Verbatim output of all the material below is required.

[Parts and joints as JSON]
::::
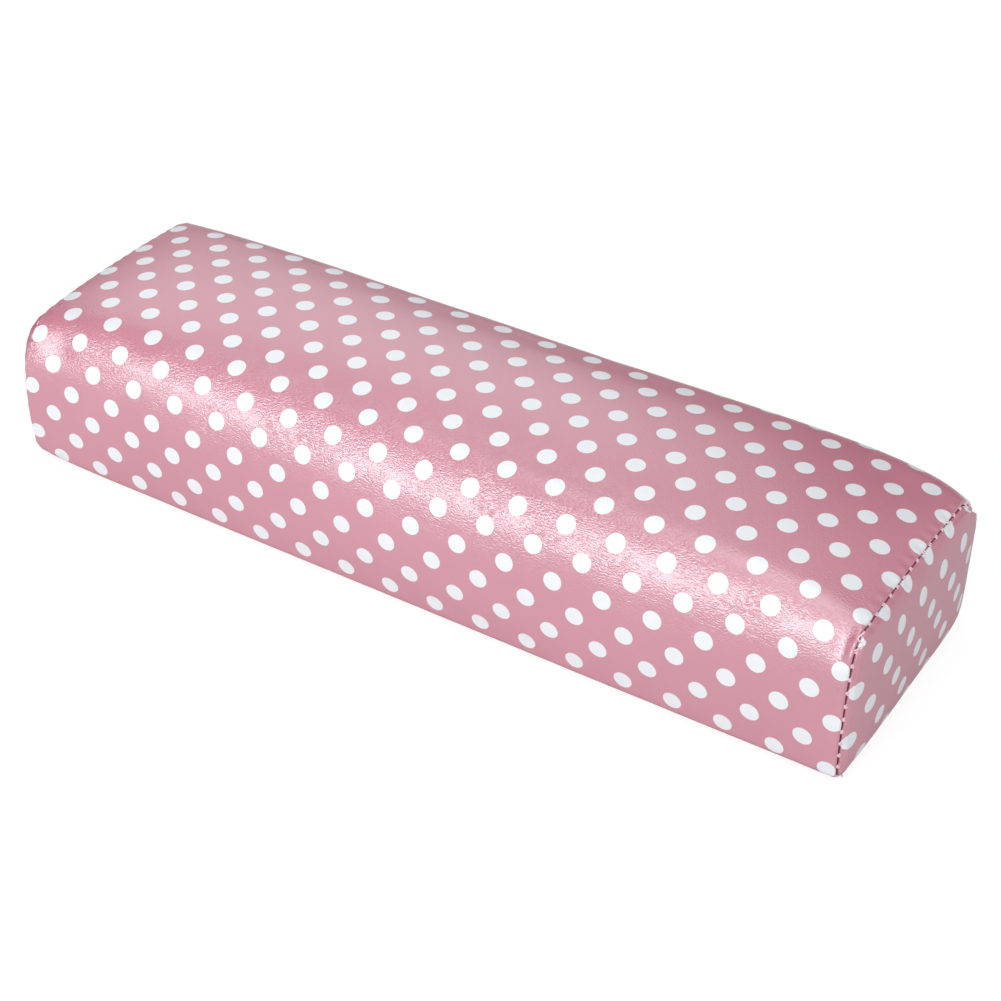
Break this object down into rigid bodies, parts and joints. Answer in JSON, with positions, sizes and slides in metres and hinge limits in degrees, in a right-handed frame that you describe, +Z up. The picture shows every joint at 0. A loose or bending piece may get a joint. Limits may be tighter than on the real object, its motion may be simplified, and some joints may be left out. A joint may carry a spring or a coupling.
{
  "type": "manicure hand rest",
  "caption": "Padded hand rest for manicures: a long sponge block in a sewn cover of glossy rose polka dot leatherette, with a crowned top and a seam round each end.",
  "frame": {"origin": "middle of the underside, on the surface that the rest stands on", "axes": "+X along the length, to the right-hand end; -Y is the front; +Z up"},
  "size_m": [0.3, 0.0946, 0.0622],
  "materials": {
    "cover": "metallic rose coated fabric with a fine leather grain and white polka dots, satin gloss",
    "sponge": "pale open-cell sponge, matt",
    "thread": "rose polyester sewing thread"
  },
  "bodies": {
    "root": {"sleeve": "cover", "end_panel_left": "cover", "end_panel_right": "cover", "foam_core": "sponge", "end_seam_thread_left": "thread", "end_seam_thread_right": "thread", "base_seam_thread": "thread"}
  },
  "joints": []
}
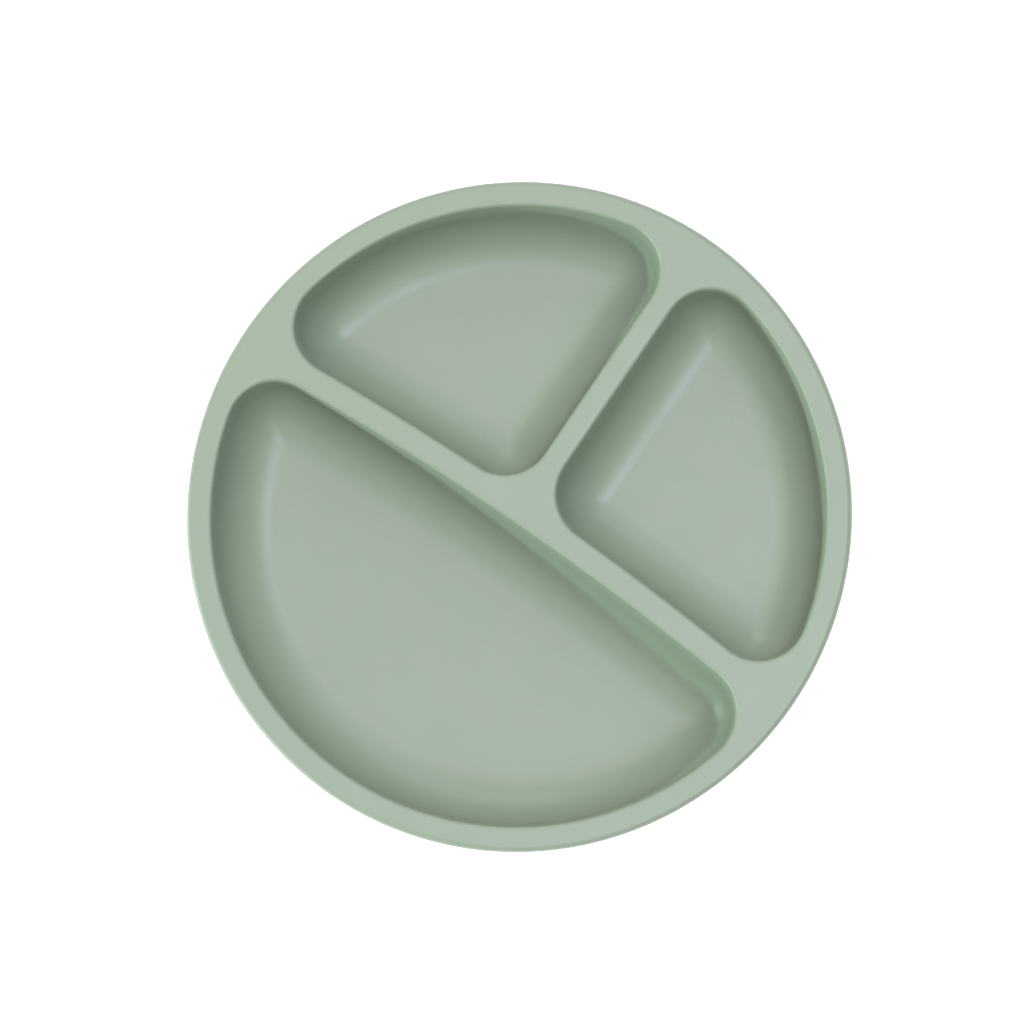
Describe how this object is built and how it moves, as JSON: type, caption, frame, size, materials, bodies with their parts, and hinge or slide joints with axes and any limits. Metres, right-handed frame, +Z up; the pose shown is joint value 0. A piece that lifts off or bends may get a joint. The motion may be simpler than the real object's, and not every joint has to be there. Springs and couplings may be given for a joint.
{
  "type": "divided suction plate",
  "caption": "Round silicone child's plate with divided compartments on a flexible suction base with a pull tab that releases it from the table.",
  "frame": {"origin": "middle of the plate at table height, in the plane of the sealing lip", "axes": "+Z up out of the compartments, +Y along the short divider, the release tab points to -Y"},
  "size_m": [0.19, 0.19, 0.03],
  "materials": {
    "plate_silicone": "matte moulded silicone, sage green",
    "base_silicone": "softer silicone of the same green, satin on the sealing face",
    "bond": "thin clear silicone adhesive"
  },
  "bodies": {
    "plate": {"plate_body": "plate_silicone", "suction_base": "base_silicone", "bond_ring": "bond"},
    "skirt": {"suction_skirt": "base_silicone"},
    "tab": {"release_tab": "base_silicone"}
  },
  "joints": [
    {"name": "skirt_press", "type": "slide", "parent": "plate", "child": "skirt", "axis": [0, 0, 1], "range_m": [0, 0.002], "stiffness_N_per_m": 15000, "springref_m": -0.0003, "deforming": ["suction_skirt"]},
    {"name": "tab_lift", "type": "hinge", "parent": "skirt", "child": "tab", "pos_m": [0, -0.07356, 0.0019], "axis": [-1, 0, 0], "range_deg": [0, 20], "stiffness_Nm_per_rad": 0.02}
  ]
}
::::
### CORRECT OUTPUT
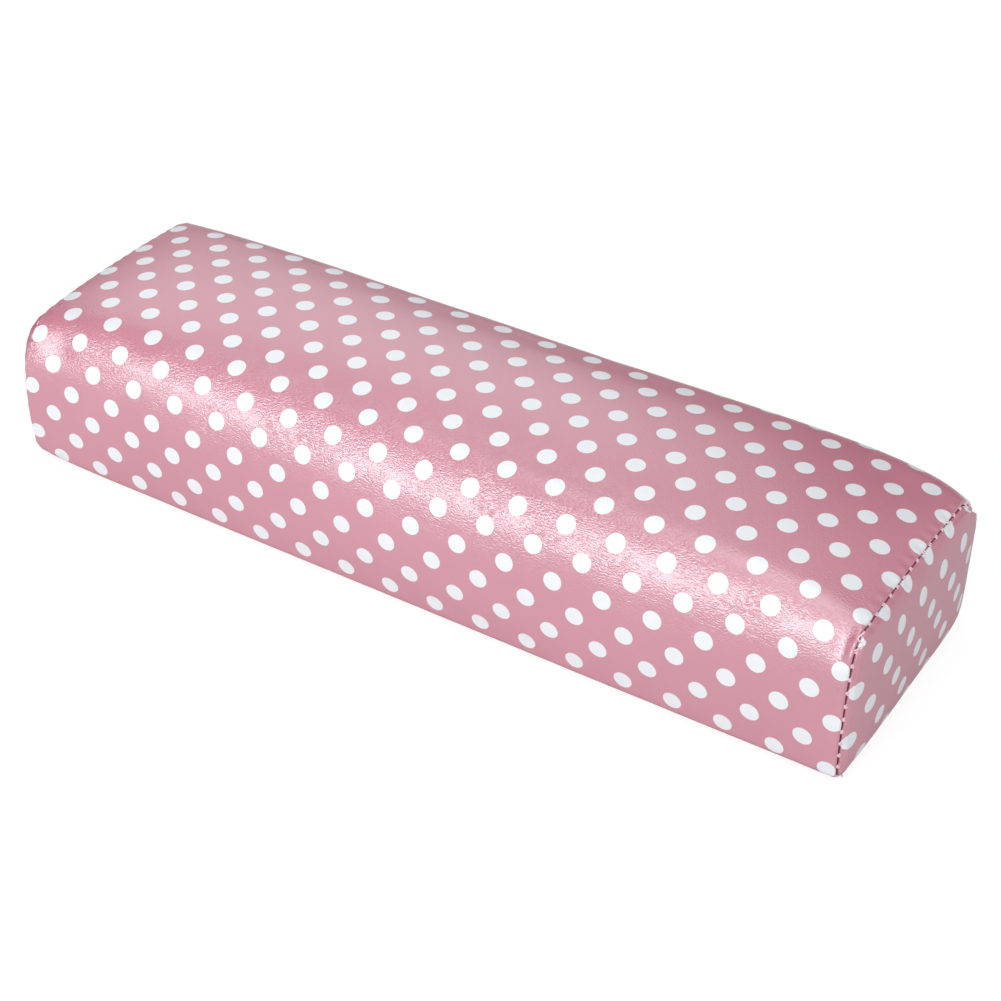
Break this object down into rigid bodies, parts and joints. Answer in JSON, with positions, sizes and slides in metres and hinge limits in degrees, in a right-handed frame that you describe, +Z up. The picture shows every joint at 0. A loose or bending piece may get a joint. Limits may be tighter than on the real object, its motion may be simplified, and some joints may be left out. A joint may carry a spring or a coupling.
{
  "type": "manicure hand rest",
  "caption": "Padded hand rest for manicures: a long sponge block in a sewn cover of glossy rose polka dot leatherette, with a crowned top and a seam round each end.",
  "frame": {"origin": "middle of the underside, on the surface that the rest stands on", "axes": "+X along the length, to the right-hand end; -Y is the front; +Z up"},
  "size_m": [0.3, 0.0946, 0.0622],
  "materials": {
    "cover": "metallic rose coated fabric with a fine leather grain and white polka dots, satin gloss",
    "sponge": "pale open-cell sponge, matt",
    "thread": "rose polyester sewing thread"
  },
  "bodies": {
    "root": {"sleeve": "cover", "end_panel_left": "cover", "end_panel_right": "cover", "foam_core": "sponge", "end_seam_thread_left": "thread", "end_seam_thread_right": "thread", "base_seam_thread": "thread"}
  },
  "joints": []
}
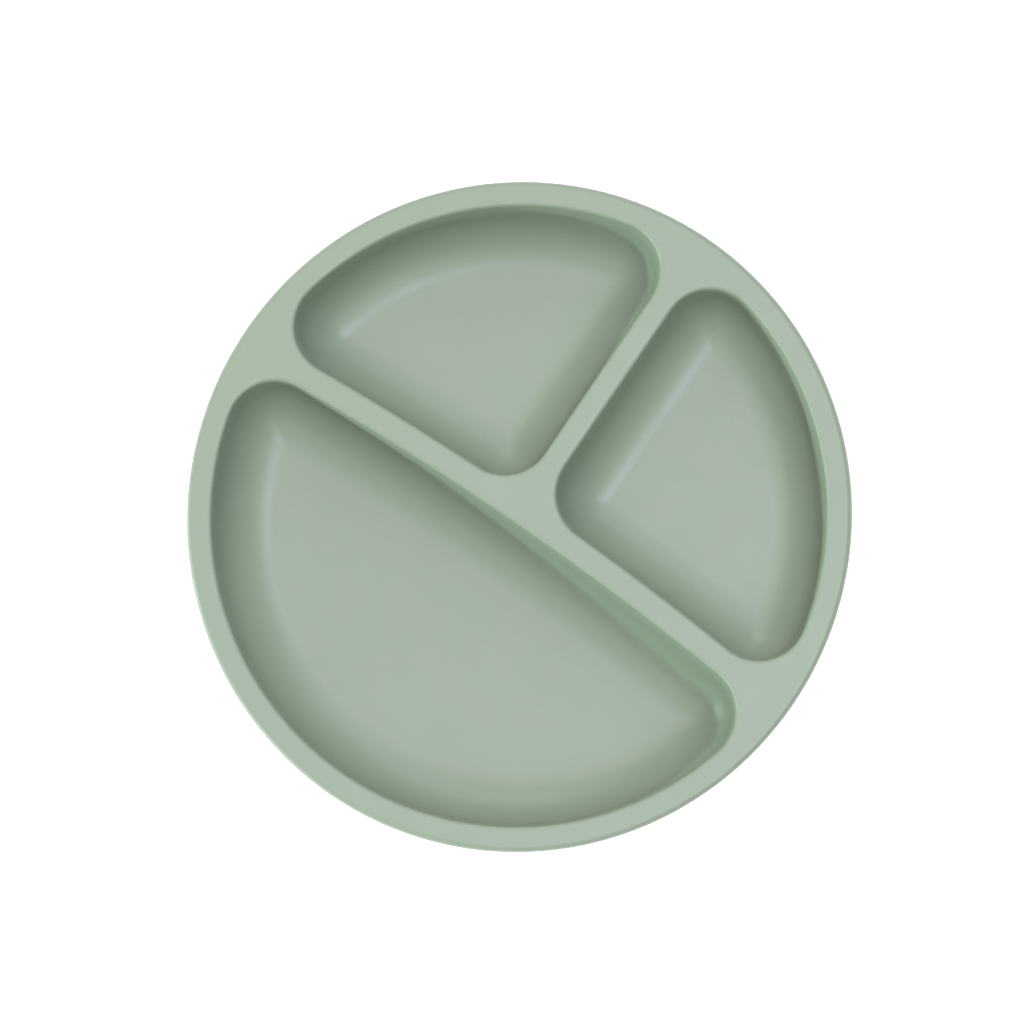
Describe how this object is built and how it moves, as JSON: type, caption, frame, size, materials, bodies with their parts, and hinge or slide joints with axes and any limits. Metres, right-handed frame, +Z up; the pose shown is joint value 0. A piece that lifts off or bends may get a joint. The motion may be simpler than the real object's, and not every joint has to be there. Springs and couplings may be given for a joint.
{
  "type": "divided suction plate",
  "caption": "Round silicone child's plate with divided compartments on a flexible suction base with a pull tab that releases it from the table.",
  "frame": {"origin": "middle of the plate at table height, in the plane of the sealing lip", "axes": "+Z up out of the compartments, +Y along the short divider, the release tab points to -Y"},
  "size_m": [0.19, 0.19, 0.03],
  "materials": {
    "plate_silicone": "matte moulded silicone, sage green",
    "base_silicone": "softer silicone of the same green, satin on the sealing face",
    "bond": "thin clear silicone adhesive"
  },
  "bodies": {
    "plate": {"plate_body": "plate_silicone", "suction_base": "base_silicone", "bond_ring": "bond"},
    "skirt": {"suction_skirt": "base_silicone"},
    "tab": {"release_tab": "base_silicone"}
  },
  "joints": [
    {"name": "skirt_press", "type": "slide", "parent": "plate", "child": "skirt", "axis": [0, 0, 1], "range_m": [0, 0.002], "stiffness_N_per_m": 15000, "springref_m": -0.0003, "deforming": ["suction_skirt"]},
    {"name": "tab_lift", "type": "hinge", "parent": "skirt", "child": "tab", "pos_m": [0, -0.07356, 0.0019], "axis": [-1, 0, 0], "range_deg": [0, 20], "stiffness_Nm_per_rad": 0.02}
  ]
}